**What you have to do**
Write out the whole of the material exactly.

══════════

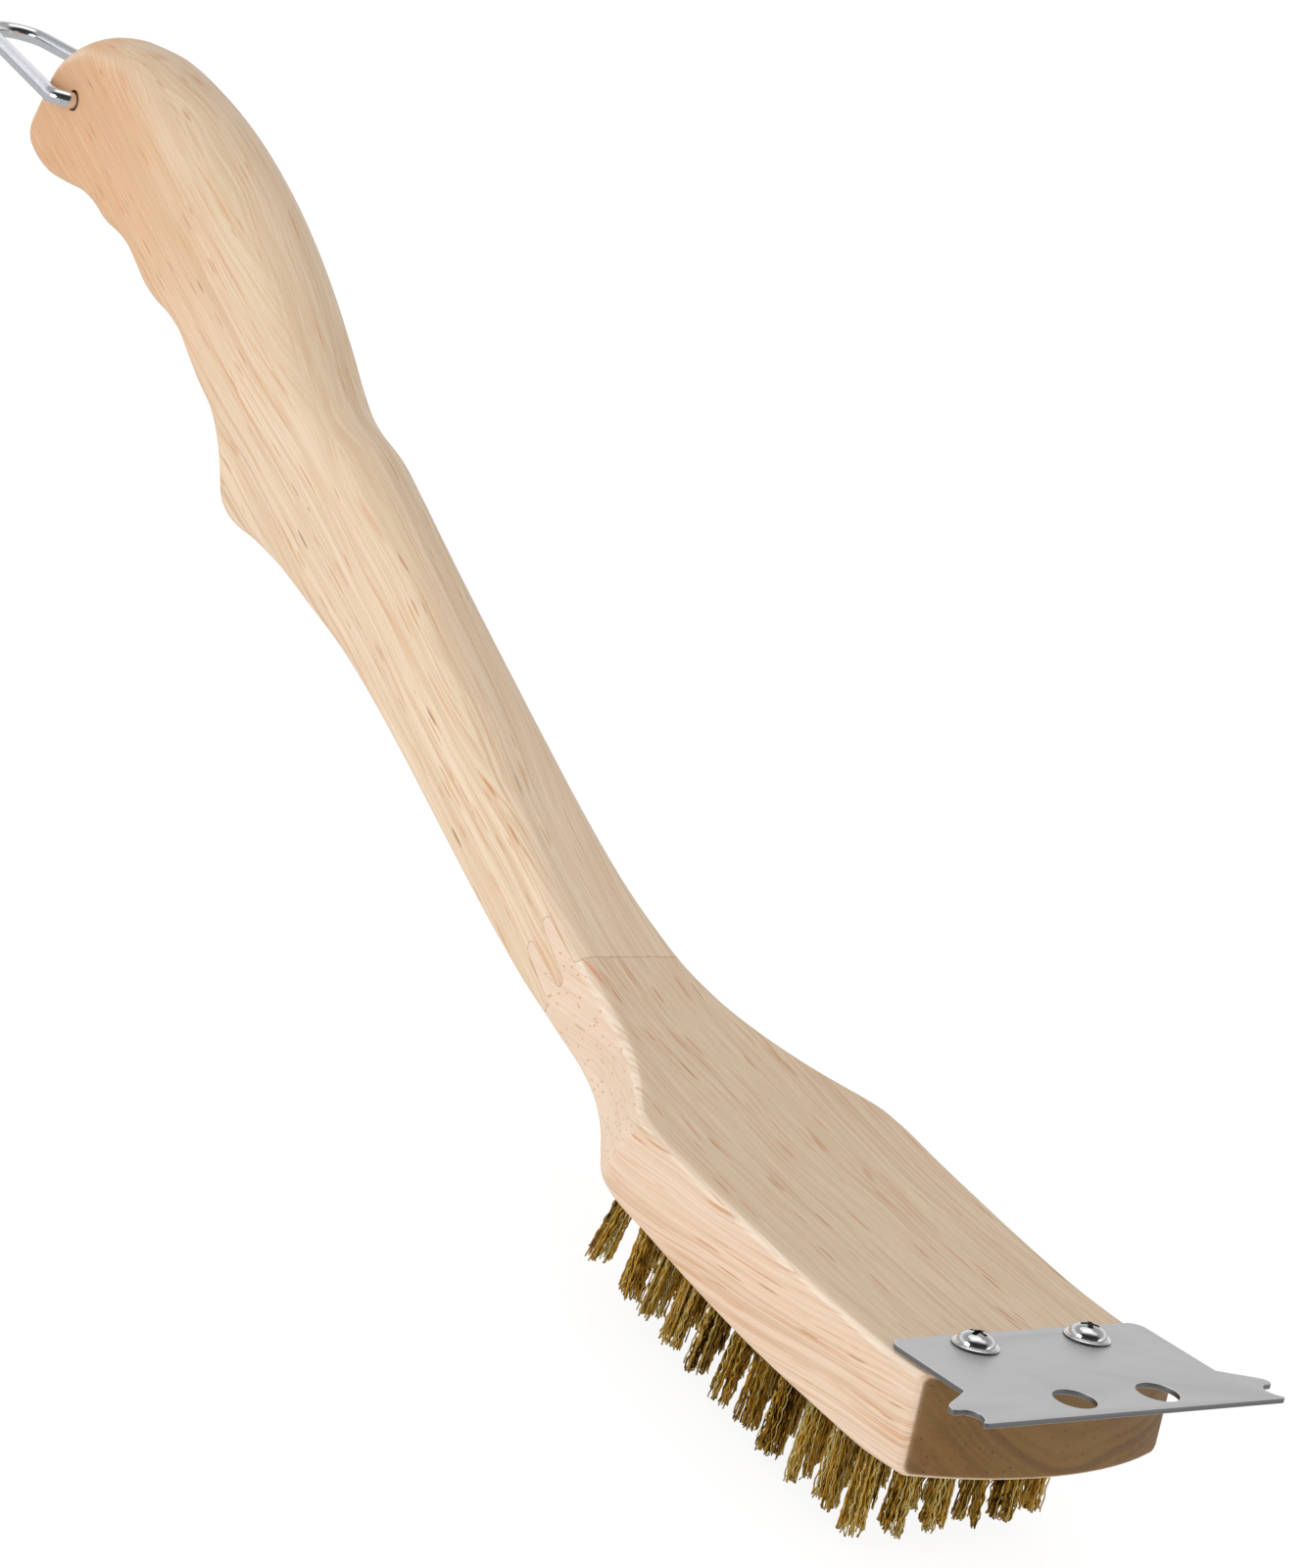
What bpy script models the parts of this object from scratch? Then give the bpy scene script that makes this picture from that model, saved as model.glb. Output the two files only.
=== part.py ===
"""Barbecue grill brush: wooden handle, finger-jointed bristle head, brass-wire tufts, a steel
scraper plate held by two screws, and a wire hanging ring that hinges in the butt.

Dimensions are millimetres in the board frame: x = 0 at the back edge of the scraper plate with +x
to the front of the head, z = 0 at the head's top face under the plate, y = 0 on the plane of
symmetry.  The handle rises towards -x.  All parts hang from one empty that tilts the board frame
so that the bristle tips are level and puts the middle of the scraper's front edge at the world
origin: +X out past the scraper, +Z away from the bristles.
"""

import bpy
import bmesh
import math
from mathutils import Matrix, Vector

MM = 0.001                     # metres in a millimetre
GAP = 0.3                      # clearance between neighbouring pieces
TIP_LINE_TILT = 9.65           # slope of the bristle tip line in the board frame, degrees
SHARP_ANGLE = 40.0             # edges that turn more than this are shaded sharp, degrees

# ---------------------------------------------------------------- finishes
HEAD_WOOD = dict(colour=(0.80, 0.58, 0.41), roughness=0.45, metallic=0.0)
HANDLE_WOOD = dict(colour=(0.80, 0.62, 0.42), roughness=0.4, metallic=0.0)
STEEL = dict(colour=(0.62, 0.62, 0.62), roughness=0.35, metallic=1.0)
CHROME = dict(colour=(0.83, 0.84, 0.85), roughness=0.12, metallic=1.0)
BRASS = dict(colour=(0.42, 0.31, 0.09), roughness=0.45, metallic=1.0)

# ---------------------------------------------------------------- wood
# The wood is lofted along a centre line; s is the distance along it from x = 0 to the butt.
NOSE_S = -26.0                 # front of the head blank, before its nose is cut to shape
HEAD_BACK_S = 168.0            # back of the head blank, before the joint is cut
HANDLE_FRONT_S = 126.0         # front of the handle blank, before the joint is cut
BUTT_S = 441.5                 # butt end of the handle
HEAD_EDGE_STEPS = 3            # segments in each rounded edge
HANDLE_EDGE_STEPS = 4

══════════

**Task answer**
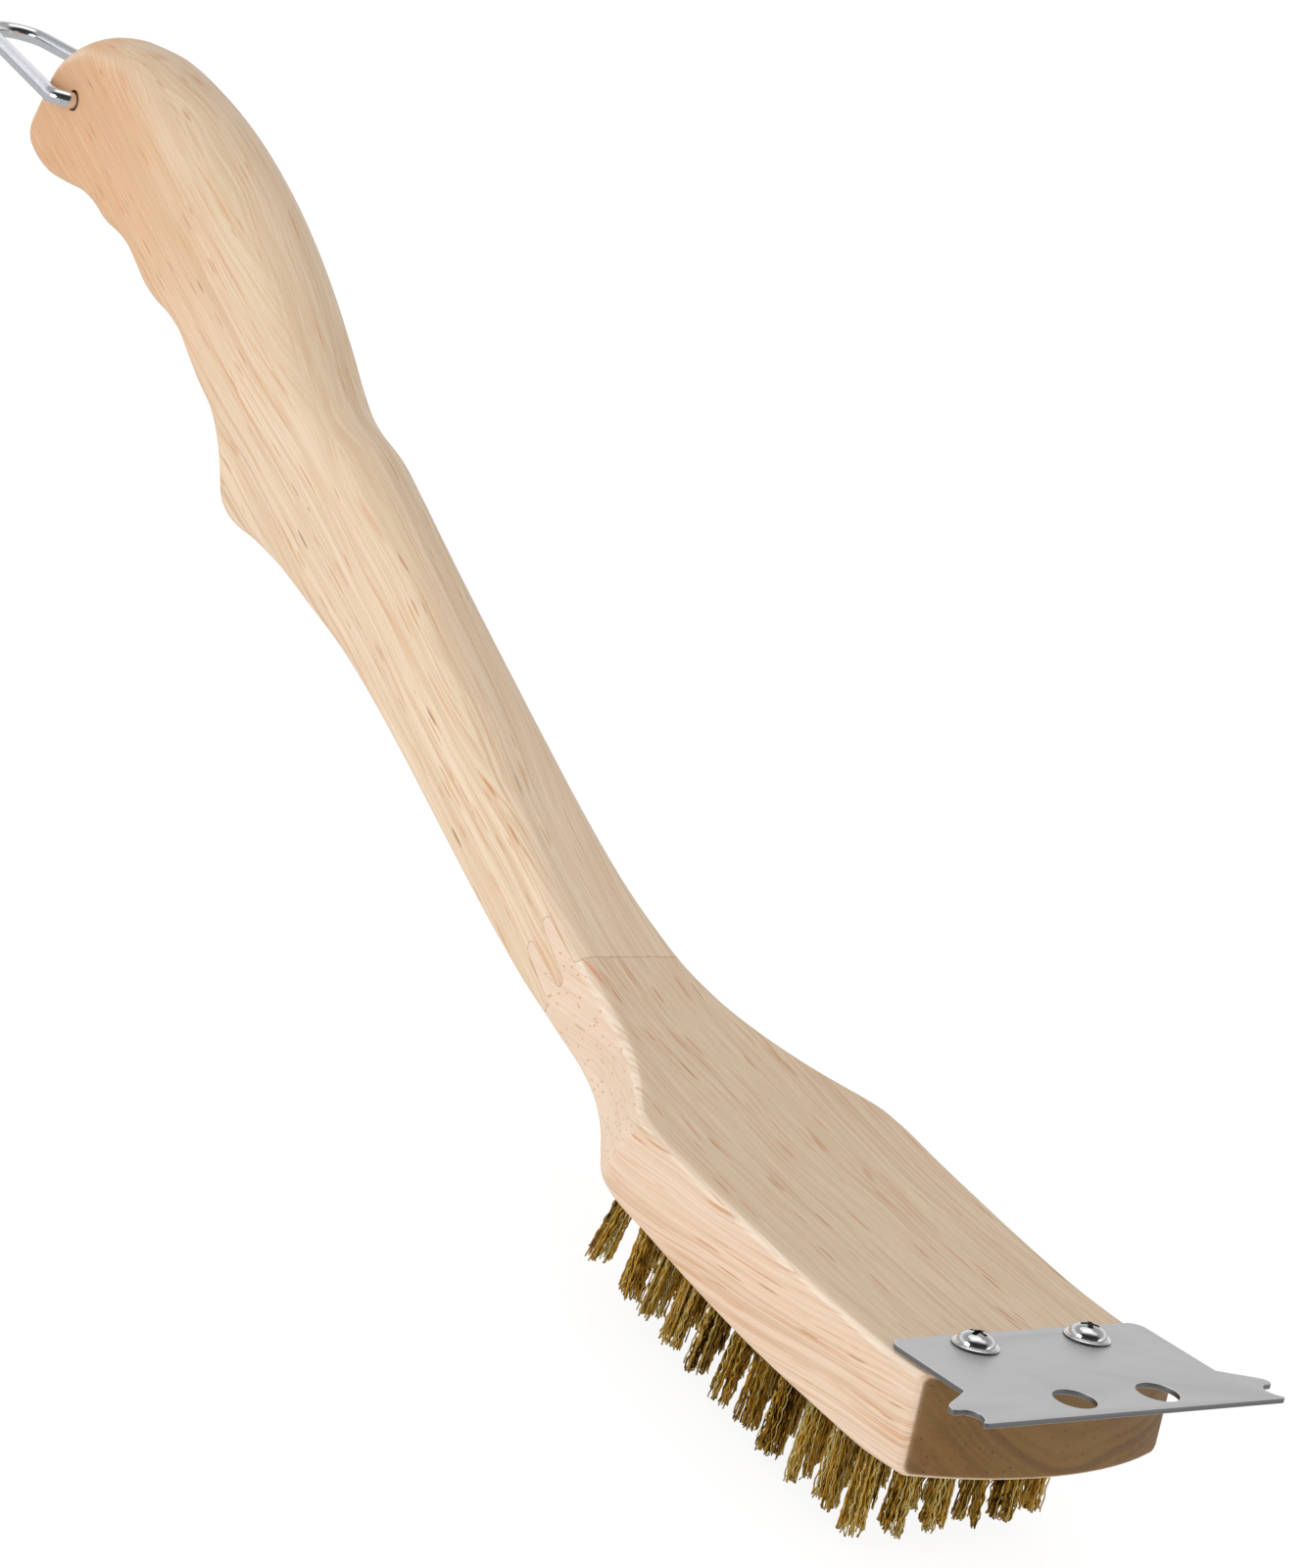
What bpy script models the parts of this object from scratch? Then give the bpy scene script that makes this picture from that model, saved as model.glb. Output the two files only.
=== part.py ===
"""Barbecue grill brush: wooden handle, finger-jointed bristle head, brass-wire tufts, a steel
scraper plate held by two screws, and a wire hanging ring that hinges in the butt.

Dimensions are millimetres in the board frame: x = 0 at the back edge of the scraper plate with +x
to the front of the head, z = 0 at the head's top face under the plate, y = 0 on the plane of
symmetry.  The handle rises towards -x.  All parts hang from one empty that tilts the board frame
so that the bristle tips are level and puts the middle of the scraper's front edge at the world
origin: +X out past the scraper, +Z away from the bristles.
"""

import bpy
import bmesh
import math
from mathutils import Matrix, Vector

MM = 0.001                     # metres in a millimetre
GAP = 0.3                      # clearance between neighbouring pieces
TIP_LINE_TILT = 9.65           # slope of the bristle tip line in the board frame, degrees
SHARP_ANGLE = 40.0             # edges that turn more than this are shaded sharp, degrees

# ---------------------------------------------------------------- finishes
HEAD_WOOD = dict(colour=(0.80, 0.58, 0.41), roughness=0.45, metallic=0.0)
HANDLE_WOOD = dict(colour=(0.80, 0.62, 0.42), roughness=0.4, metallic=0.0)
STEEL = dict(colour=(0.62, 0.62, 0.62), roughness=0.35, metallic=1.0)
CHROME = dict(colour=(0.83, 0.84, 0.85), roughness=0.12, metallic=1.0)
BRASS = dict(colour=(0.42, 0.31, 0.09), roughness=0.45, metallic=1.0)

# ---------------------------------------------------------------- wood
# The wood is lofted along a centre line; s is the distance along it from x = 0 to the butt.
NOSE_S = -26.0                 # front of the head blank, before its nose is cut to shape
HEAD_BACK_S = 168.0            # back of the head blank, before the joint is cut
HANDLE_FRONT_S = 126.0         # front of the handle blank, before the joint is cut
BUTT_S = 441.5                 # butt end of the handle
HEAD_EDGE_STEPS = 3            # segments in each rounded edge
HANDLE_EDGE_STEPS = 4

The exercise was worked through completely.